Fundamental Concepts of Python String Formatting
String formatting is a common requirement in programming, allowing developers to embed variable values into predefined string templates. In Python, this functionality is primarily achieved through two approaches: the traditional % operator and the str.format() method introduced since Python 2.6. Understanding the differences and appropriate use cases for these methods is crucial for writing high-quality Python code.
Usage and Limitations of the Traditional % Operator
Python's early string formatting borrowed from C's printf style, using the % operator for placeholder substitution. The basic syntax follows format_string % values, where format_string contains format specifiers like %s, %d, and values represents the values to be inserted.
When dealing with a single argument, the syntax is relatively straightforward:
name = "Alice"
result = "Hello, %s!" % name
print(result) # Output: Hello, Alice!
However, when multiple arguments are involved, they must be wrapped in a tuple:
author = "John Doe"
publication = "Python Weekly"
# Correct approach: using a tuple
result = "%s in %s" % (author, publication)
print(result) # Output: John Doe in Python Weekly
A common mistake is forgetting to wrap multiple arguments in a tuple:
# Incorrect approach: missing tuple wrapper
result = "%s in %s" % author, publication # This will raise a TypeError
Advantages and Usage of the str.format() Method
Starting from Python 2.6, the str.format() method became the recommended approach for string formatting and was established as the standard in Python 3.0. This method offers more powerful and flexible formatting capabilities.
Basic usage is as follows:
author = "John Doe"
publication = "Python Weekly"
result = "{0} in {1}".format(author, publication)
print(result) # Output: John Doe in Python Weekly
The str.format() method supports both positional and keyword arguments, providing better readability:
# Using positional arguments
result1 = "{0} wrote {1}".format("Shakespeare", "Hamlet")
# Using keyword arguments
result2 = "{author} in {publication}".format(author="Jane Austen", publication="Pride and Prejudice")
# Mixed usage
result3 = "{0} by {author}".format("1984", author="George Orwell")
Best Practices for Unicode Character Handling
When dealing with text that may contain non-ASCII characters, special attention must be paid to encoding issues. The traditional unicode() function in Python 2 defaults to ASCII encoding, which can lead to decoding errors.
The recommended practice is to explicitly specify the encoding:
# Safe approach in Python 2
result = "%s in %s" % (unicode(self.author, 'utf-8'), unicode(self.publication, 'utf-8'))
# Equivalent using str.format()
result = "{0} in {1}".format(unicode(self.author, 'utf-8'), unicode(self.publication, 'utf-8'))
In Python 3, strings default to Unicode, significantly simplifying the handling of internationalized text.
Advanced Usage of Format Specifiers
Both formatting methods support rich format specifiers for controlling the precise output format.
Format control using the % operator:
# Number formatting
pi = 3.14159
print("Pi value: %.2f" % pi) # Output: Pi value: 3.14
# Integer padding
number = 42
print("Number: %04d" % number) # Output: Number: 0042
Format control using str.format():
# Floating-point precision control
pi = 3.14159
print("Pi value: {:.2f}".format(pi)) # Output: Pi value: 3.14
# Number padding and alignment
number = 42
print("Number: {:0>4}".format(number)) # Output: Number: 0042
# Thousands separator
large_number = 1000000
print("Large number: {:,}".format(large_number)) # Output: Large number: 1,000,000
Migration from % Operator to str.format()
For existing projects, migrating from the % operator to str.format() should be a gradual process.
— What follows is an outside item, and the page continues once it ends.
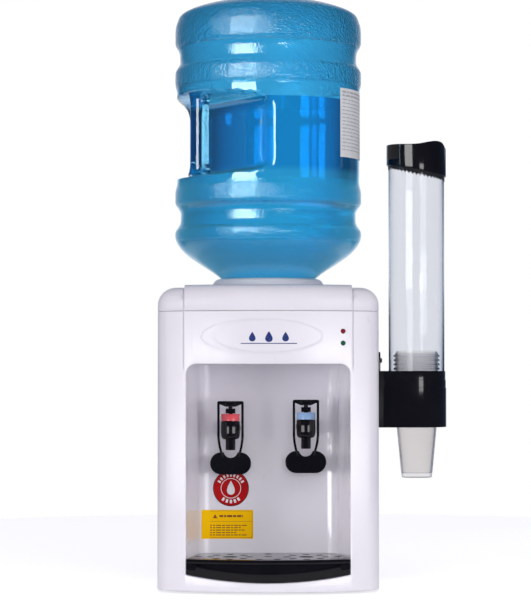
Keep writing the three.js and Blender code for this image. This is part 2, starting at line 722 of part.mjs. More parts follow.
function bottleCavity(inset) {
  const wallProfile = CAVITY_PROFILE.map(([r, z]) => [r - inset, z]);
  const profile = [[0, CAVITY_PROFILE[0][1]], ...wallProfile, [0, BOTTLE_TOP_Z - BOTTLE_WALL]];
  return turned(profile, 0, 0, BOTTLE_SIDES);
}

// The hand hold: a slot across the bottle's flank, cut back by a depth and flared at its mouth.
function handHold(grow) {
  const outline = [
    [160, 584 - grow], [112, 600 - grow], [82, 606 - grow], [67 - grow, 622 - grow],
    [67 - grow, 684 + grow], [82, 697 + grow], [112, 701 + grow], [160, 714 + grow],
  ];
  const slot = extruded(outline, 300);
  const axes = [new THREE.Vector3(1, 0, 0), new THREE.Vector3(0, 0, 1), new THREE.Vector3(0, -1, 0)];
  slot.applyMatrix4(new THREE.Matrix4().makeBasis(...axes)).translate(0, 150, 0);
  return toSolid(slot.rotateZ(HANDLE_TURN));
}

function handleBar() {
  const bar = new THREE.CylinderGeometry(1, 1, 150, 10).rotateX(Math.PI / 2).scale(15, 14, 1);
  return toSolid(bar.translate(112, 0, 650).rotateZ(HANDLE_TURN));
}

function bottleShell() {
  const skin = bottleSolid().subtract(handHold(0)).add(handleBar());
  return skin.subtract(bottleCavity(BOTTLE_WALL).subtract(handHold(BOTTLE_WALL)));
}

function bottleWater() {
  const clear = 0.5;
  const filled = prism([[-200, -200], [200, -200], [200, 200], [-200, 200]], 371.5, WATER_LEVEL);
  return bottleCavity(BOTTLE_WALL + clear).subtract(handHold(BOTTLE_WALL + clear)).intersect(filled);
}

// ---------- cup magazine ----------
function bracketScrewHoles() {
  const holes = [-22, 22].map((dy) => {
    const y = MAGAZINE_Y + dy;
    return rod(2.3, [140, y, 324], [170, y, 324], 10);
  });
  return holes[0].add(holes[1]);
}

function cupBracket() {
  const plateX = [HALF_WIDTH + GAP, HALF_WIDTH + 4.3];
  const half = 34;
  const plateOutline = [
    [MAGAZINE_Y - half, HOLDER_BASE_Z], [MAGAZINE_Y + half, HOLDER_BASE_Z],
    ...arc(MAGAZINE_Y + half - 8, 328, 8, 0, Math.PI / 2, 4),
    ...arc(MAGAZINE_Y - half + 8, 328, 8, Math.PI / 2, Math.PI, 4),
  ];
  const block = box(
    [plateX[0], MAGAZINE_Y - HOLDER_RADIUS, HOLDER_BASE_Z],
    [MAGAZINE_X, MAGAZINE_Y + HOLDER_RADIUS, HOLDER_TOP_Z],
  );
  const post = (radius, z0, z1) =>
    rod(radius, [MAGAZINE_X, MAGAZINE_Y, z0], [MAGAZINE_X, MAGAZINE_Y, z1], 24);
  const round = post(HOLDER_RADIUS, HOLDER_BASE_Z, HOLDER_TOP_Z);
  const holder = prismX(plateOutline, ...plateX).add(round).add(block);
  return holder
    .subtract(post(TUBE_RADIUS + 0.4, TUBE_SEAT_Z, HOLDER_TOP_Z + 5))
    .subtract(post(37.5, HOLDER_BASE_Z - 5, TUBE_SEAT_Z + 5))
    .subtract(bracketScrewHoles());
}

function bracketScrew() {
  return rod(2, [148, 0, 0], [160, 0, 0], 8).add(rod(4, [159.7, 0, 0], [162, 0, 0], 8, 2.6));
}

function cupTube() {
  return ring(TUBE_RADIUS - 2, TUBE_RADIUS, TUBE_SEAT_Z + GAP, TUBE_TOP_Z, MAGAZINE_X, MAGAZINE_Y, 24);
}

// The lid slips over the tube; its skirt is longer on the outer side and its top dips in the middle.
function cupLid() {
  const outer = 42.7;
  const bore = rod(TUBE_RADIUS + 0.6, [0, 0, 570], [0, 0, TUBE_TOP_Z + 0.5], 24);
  const shell = rod(outer, [0, 0, 580], [0, 0, LID_TOP_Z], 24).subtract(bore);
  const below = prismY([[-60, 560], [60, 560], [60, 581], [-outer, 603.5], [-60, 607]], -60, 60);
  const above = [
    [-60, 660], [-60, 633], [-36, 632.4], [-12, 631.4], [0, 631.8], [14, 634.4], [26, LID_TOP_Z],
    [36, 634.6], [41, 628], [60, 616], [60, 660],
  ];
  const crownCut = prismY(above, -60, 60);
  return shell.subtract(below).subtract(crownCut);
}

// Nested cups: each is a thin cone with a rolled rim.
function lowestCup() {
  const profile = [
    [0, CUP_BASE_Z], [21.5, CUP_BASE_Z], [30.5, 249], [33.5, 249.3], [33.5, CUP_RIM_Z], [30, CUP_RIM_Z],
    [21, CUP_BASE_Z + 0.8], [0, CUP_BASE_Z + 0.8],
  ];
  return turned(profile);
}

function cupStack() {
  const profile = [[0, 163], [21, 163], [29.5, 252.4], [33.5, 252.6]];
  const ridge = 30;
  for (let z = CUP_RIM_Z + ridge; z <= STACK_TOP_Z; z += ridge) {
    profile.push([32.2, z - ridge / 2], [33.5, z]);
  }
  profile.push([30, STACK_TOP_Z], [21, 250], [0, 250]);
  return turned(profile);
}

function cupRing() {
  return ring(33.9, 36.9, HOLDER_BASE_Z + 0.5, 248.6, 0, 0, 24);
}

function buildMagazine() {
  const axis = [MAGAZINE_X, MAGAZINE_Y, 0];
  add('cup_bracket', cupBracket(), BLACK_GLOSS);
  add('bracket_screw_front', bracketScrew(), STEEL, [0, MAGAZINE_Y - 22, 324]);
  add('bracket_screw_rear', bracketScrew(), STEEL, [0, MAGAZINE_Y + 22, 324]);
  add('cup_ring', cupRing(), BLACK_RUBBER, axis);
  add('cup_tube', cupTube(), CLEAR_TUBE);
  add('cup_lid', cupLid(), BLACK_GLOSS, axis);
  add('lowest_cup', lowestCup(), CUP_PLASTIC, axis);
  add('cup_stack', cupStack(), CUP_PLASTIC, axis);
}

// ---------- the whole dispenser ----------
buildCabinet();
buildElectrics();
buildInterior();
buildTaps();
add('drip_tray', dripTray(), BLACK_GLOSS);
add('drip_grille', dripGrille(), BLACK_GLOSS);
add('bottle_shell', bottleShell(), CLEAR_BLUE, [0, BOTTLE_Y, 0]);
add('bottle_water', bottleWater(), WATER_BLUE, [0, BOTTLE_Y, 0]);
buildMagazine();

// The origin is the centre of the bounding box, on the counter.
const bounds = new THREE.Box3().setFromObject(dispenser);
dispenser.position.set(-(bounds.min.x + bounds.max.x) / 2, -(bounds.min.y + bounds.max.y) / 2, 0);

export default dispenser;
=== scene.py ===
# %% [markdown]
# # A countertop water dispenser
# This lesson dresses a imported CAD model. The CAD gives every piece its size, place and joint;
# Blender gives it the surface that the eye sees: soft edges, ribs, seams and finishes.
# The first cell loads the CAD as a fixed frame and keeps the size of its box.

# %% Load the frame
import json
import math

import bmesh
import bpy
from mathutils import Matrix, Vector

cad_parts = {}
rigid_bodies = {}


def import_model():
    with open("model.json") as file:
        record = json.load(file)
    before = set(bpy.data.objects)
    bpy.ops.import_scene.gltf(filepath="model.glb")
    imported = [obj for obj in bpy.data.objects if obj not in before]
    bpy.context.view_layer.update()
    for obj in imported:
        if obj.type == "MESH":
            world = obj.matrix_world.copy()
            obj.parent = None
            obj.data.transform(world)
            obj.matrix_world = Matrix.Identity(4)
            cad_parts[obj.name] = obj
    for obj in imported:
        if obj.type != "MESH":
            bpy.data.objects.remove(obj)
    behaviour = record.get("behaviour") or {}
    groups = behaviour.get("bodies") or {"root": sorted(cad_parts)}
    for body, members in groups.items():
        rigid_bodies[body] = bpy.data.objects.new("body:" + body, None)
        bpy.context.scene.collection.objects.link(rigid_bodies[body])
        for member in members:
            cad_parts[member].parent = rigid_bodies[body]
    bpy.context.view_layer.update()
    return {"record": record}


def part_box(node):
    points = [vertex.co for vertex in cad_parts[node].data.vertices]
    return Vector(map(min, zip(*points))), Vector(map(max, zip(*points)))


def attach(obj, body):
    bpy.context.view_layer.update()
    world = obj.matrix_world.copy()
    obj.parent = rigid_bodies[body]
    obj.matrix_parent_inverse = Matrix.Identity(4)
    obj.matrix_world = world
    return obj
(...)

Here are some migration recommendations:
Correspondence for simple replacements:
# Original code
old_way = "%s is %d years old" % ("Alice", 25)
# New code
new_way = "{} is {} years old".format("Alice", 25)
Migration of complex formats:
# Original code
old_complex = "Name: %(name)s, Age: %(age)d" % {'name': "Bob", 'age': 30}
# New code
new_complex = "Name: {name}, Age: {age}".format(name="Bob", age=30)
Performance Considerations and Practical Applications
Although str.format() is more powerful functionally, the % operator may still have value in certain performance-sensitive scenarios. Actual testing shows that for simple string formatting, the % operator is typically slightly faster than str.format().
However, in most application scenarios, this performance difference is negligible, and the better readability and maintainability provided by str.format() are often more important.
In practical development, it is recommended to:
- Use the
str.format()method uniformly in new projects - Gradually migrate existing projects, prioritizing the new method in added code
- Choose the appropriate method based on benchmarking for performance-critical paths
Summary and Best Practices
Python's string formatting has evolved from the % operator to str.format(), reflecting advancements in language design philosophy. The str.format() method not only addresses the syntactic pitfalls of the % operator in multi-argument processing but also provides richer, more flexible formatting options.
Key takeaways:
- Multiple arguments must be wrapped in a tuple for formatting
str.format()is the recommended standard method in modern Python versions- Explicitly specify encoding when handling Unicode text
- Balance feature richness and performance requirements based on project needs
- Maintain code style consistency to facilitate team collaboration and maintenance
By mastering these two string formatting methods, developers can write more robust, maintainable Python code that better addresses various string processing requirements.